Now back to the concert and the review. My friend Sarah Destruction, who spent her teenage years and a part of her 20’s growing up in Cornwall, got to open up the concert for CJ Ramone. She is a is a rhythm guitarist and one of the vocalist for GOAT, the band that kicked things off Thursday night. I remember jamming with Sarah Destruction and Nick Knockoff a few months before she made the move to Ottawa. She has been in a few different bands, and I’m proud to see how well she is doing. When I was a teenager, many punk rock kids dreamed of opening for the Ramones, and she got to experience that dream in a way.
Broken Gold, who feature members of the Riverboat Gamblers, played next. They are a really talented band. They have a big sound, and they would be the perfect band to dance to at a larger festival like a Warped Tour.
Next was CJ Ramone. He wasn’t wearing torn jeans and a leather jacket. Instead his uniform of choice is a black New York Yankees baseball cap, black t-shirt, blue jeans, and Converse style shoes.
Half his playlist were CJ Ramone originals, and half were Ramones song. He played hit songs like Blitzkrieg Bop and Judy is a Punk, but he also played a lot of Ramones b-sides much to the befuddlement of some in attendance. He didn’t play some obvious hit songs like “I want to be Sedated”, however he did play “Strength to Endure” which he was the vocalist for on the Ramones album “Mondo Bizzaro”. Of course CJ Ramone is not a Ramones cover band, and he is not obligated to play Ramones songs. He does it for the fans, and those in attendance were very appreciative of it. Hopefully Ramones fans take notice of his new material too.
His newer songs, like “Last Chance to Dance”, are really good. They don’t have the silly singalong appeal of many Ramones classics. His new material is more mature, and it is not a clone of the Ramones brand of punk rock. However that’s not a bad thing. His new music is thoughtful, more melodic, and definitely worth a listen. Fat Mike of Nofx would probably agree, considering he signed CJ Ramone to his label Fat Wreck Chords.
For the east-coast portion of his tour including Ottawa, CJ Ramone played with some members of the Huntingons, a mid 90s punk band that were heavily influenced by the Ramones. CJ Ramone played for nearly an hour and a half. Beads of sweat and nostalgia dripped from his forehead as he hammered through songs playing on his white and black Fender Precision bass and singing song with his iconic New York accent.

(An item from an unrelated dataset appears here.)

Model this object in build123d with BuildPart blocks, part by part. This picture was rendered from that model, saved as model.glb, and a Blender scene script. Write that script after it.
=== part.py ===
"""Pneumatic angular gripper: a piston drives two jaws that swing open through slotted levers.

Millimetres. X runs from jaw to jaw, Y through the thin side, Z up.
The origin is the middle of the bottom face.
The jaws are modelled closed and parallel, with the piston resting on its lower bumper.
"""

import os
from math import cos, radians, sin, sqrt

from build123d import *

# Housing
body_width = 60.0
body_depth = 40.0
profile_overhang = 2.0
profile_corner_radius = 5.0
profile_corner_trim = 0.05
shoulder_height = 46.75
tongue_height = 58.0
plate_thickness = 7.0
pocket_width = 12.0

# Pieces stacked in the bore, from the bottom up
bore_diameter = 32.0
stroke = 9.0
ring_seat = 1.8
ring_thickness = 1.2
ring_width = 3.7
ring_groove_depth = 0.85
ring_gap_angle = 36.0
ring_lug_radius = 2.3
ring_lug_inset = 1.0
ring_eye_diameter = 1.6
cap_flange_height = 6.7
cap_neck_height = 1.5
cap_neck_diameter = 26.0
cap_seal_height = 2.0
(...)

I was standing front row centre enjoying every minute of the show, smiling, and singing along to all my favourites tunes. For a few brief moments I felt like I stepped back in time. Even though I never saw the Ramones live, and even though I never experienced a concert at CBGB’s, I felt like I got a taste of it because I did get to see CJ Ramone at House of TARG. It might not be same thing, but nonetheless, it’s a memory that I will carry with me throughout my life.

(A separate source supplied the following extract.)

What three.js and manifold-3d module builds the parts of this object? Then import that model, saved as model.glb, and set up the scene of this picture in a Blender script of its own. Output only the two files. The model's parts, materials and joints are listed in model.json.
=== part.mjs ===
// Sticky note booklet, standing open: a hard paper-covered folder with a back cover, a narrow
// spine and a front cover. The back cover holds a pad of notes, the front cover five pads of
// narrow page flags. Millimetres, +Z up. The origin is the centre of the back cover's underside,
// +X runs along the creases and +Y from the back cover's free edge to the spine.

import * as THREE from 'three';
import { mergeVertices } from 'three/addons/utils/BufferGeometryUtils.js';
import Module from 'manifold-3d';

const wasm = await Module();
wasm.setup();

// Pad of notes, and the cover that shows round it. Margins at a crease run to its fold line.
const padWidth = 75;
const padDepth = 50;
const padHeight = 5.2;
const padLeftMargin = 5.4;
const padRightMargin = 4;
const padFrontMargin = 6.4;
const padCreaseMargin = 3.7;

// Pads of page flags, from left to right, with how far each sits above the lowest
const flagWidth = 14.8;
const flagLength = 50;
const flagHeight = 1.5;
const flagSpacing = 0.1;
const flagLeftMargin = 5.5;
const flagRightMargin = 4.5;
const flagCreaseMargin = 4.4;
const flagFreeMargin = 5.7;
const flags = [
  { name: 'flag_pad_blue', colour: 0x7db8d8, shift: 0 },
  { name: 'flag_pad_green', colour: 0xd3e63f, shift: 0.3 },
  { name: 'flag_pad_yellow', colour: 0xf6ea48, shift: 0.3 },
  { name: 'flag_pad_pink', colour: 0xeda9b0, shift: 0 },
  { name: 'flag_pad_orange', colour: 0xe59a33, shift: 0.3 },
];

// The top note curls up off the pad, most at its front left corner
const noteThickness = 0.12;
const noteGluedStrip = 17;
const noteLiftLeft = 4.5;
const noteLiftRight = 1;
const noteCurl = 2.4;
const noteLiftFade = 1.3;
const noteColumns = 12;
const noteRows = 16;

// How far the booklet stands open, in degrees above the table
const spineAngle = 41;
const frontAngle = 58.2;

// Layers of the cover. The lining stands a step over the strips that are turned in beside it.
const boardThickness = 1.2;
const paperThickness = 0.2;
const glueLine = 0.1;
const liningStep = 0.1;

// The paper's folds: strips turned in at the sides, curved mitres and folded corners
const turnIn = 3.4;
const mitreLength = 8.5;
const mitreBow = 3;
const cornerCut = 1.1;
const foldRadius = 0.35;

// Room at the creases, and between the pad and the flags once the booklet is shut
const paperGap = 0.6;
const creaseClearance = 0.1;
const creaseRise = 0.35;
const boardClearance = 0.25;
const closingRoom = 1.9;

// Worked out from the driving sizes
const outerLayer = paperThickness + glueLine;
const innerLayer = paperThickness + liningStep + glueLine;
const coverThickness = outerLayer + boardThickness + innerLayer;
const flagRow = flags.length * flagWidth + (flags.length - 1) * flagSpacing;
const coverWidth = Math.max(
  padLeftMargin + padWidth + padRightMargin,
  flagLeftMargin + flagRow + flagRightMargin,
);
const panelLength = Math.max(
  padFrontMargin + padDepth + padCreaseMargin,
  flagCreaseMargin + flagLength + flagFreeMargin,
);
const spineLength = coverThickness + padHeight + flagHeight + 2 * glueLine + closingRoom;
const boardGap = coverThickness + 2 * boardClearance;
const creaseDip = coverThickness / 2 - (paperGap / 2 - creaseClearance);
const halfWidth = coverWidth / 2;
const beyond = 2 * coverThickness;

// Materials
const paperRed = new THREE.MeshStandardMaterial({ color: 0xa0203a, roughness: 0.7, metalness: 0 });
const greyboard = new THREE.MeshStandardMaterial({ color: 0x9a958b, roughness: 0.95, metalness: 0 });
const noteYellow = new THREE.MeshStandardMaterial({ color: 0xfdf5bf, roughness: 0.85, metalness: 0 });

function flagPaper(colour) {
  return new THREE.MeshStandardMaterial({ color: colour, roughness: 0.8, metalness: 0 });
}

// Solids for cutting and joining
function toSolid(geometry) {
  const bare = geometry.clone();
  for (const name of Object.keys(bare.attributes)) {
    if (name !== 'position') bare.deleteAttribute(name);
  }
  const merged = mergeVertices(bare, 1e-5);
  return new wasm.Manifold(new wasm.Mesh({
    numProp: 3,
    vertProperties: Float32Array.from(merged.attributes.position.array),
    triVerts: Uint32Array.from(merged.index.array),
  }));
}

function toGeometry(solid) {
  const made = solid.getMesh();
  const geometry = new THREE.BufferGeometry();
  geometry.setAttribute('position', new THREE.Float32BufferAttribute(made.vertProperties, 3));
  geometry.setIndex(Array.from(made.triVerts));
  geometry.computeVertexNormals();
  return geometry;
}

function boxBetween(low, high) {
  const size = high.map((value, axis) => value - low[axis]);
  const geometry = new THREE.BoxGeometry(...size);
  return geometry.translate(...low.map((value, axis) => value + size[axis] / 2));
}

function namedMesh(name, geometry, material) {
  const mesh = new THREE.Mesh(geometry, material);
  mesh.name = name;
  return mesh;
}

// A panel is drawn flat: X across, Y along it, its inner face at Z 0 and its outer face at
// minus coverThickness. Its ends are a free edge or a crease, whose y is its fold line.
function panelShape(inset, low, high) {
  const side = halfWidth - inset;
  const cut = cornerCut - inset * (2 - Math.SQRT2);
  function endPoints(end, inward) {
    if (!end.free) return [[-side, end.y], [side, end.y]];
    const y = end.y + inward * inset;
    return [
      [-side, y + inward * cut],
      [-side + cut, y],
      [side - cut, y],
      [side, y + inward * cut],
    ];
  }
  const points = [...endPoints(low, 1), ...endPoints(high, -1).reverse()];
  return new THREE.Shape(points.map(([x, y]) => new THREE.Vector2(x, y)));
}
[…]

By the time the concert was over it was past 1am and CJ Ramone looked tired. However that did not stop him from signing autographs, taking pictures with fans, and talking to people after the show. He was there to play a concert, he was not obligated to do all that other stuff. He could have left, but instead he stuck around, because he cares about the fans. The guy is generous, humble, and kind. That’s pretty amazing.
After the concert I met CJ Ramone, I had the album “Loco Live” autographed (which is now framed on my wall at home). I also had a photo taken with him in which I was holding the newspaper article from our interview. I was fortunate enough to score an interview with CJ Ramone that was published in The Cornwall Seeker Newspaper a few weeks ago. You can read that here.
I shook CJ Ramone’s hand and said thank you. Not just for the photo, or the autograph, or the interview, but for being an inspiration and important contributor to music and to my imagination. The Ramones were my favourite band in highschool, and they are still one of my favourite bands today. The Ramones are in the Rock and Roll Hall of Fame, not because they are the most talented band in the world, but because their music was simple and fun, they played with passion, and people loved them for it. They inspired generations of musicians and fans, and they inspired me too. There were people in their 20s, 30s, 40s, and 50s at the concert, so I literally mean they inspired generations.
What I learned from the Ramones is that anyone with passion can play and have fun. Music is accessible to everyone regardless of what the mainstream defines as talent, and that you can do what you love without ever selling out. Quite simply, follow your heart, and don’t let other people grind you down. If you want to play, just do it and be yourself. The Ramones taught us a lot, and that is what I am most thankful for, so Gabba Gabba Hey CJ Ramone! Thanks for an amazing concert and experience. I hope you visit Canada again one day soon.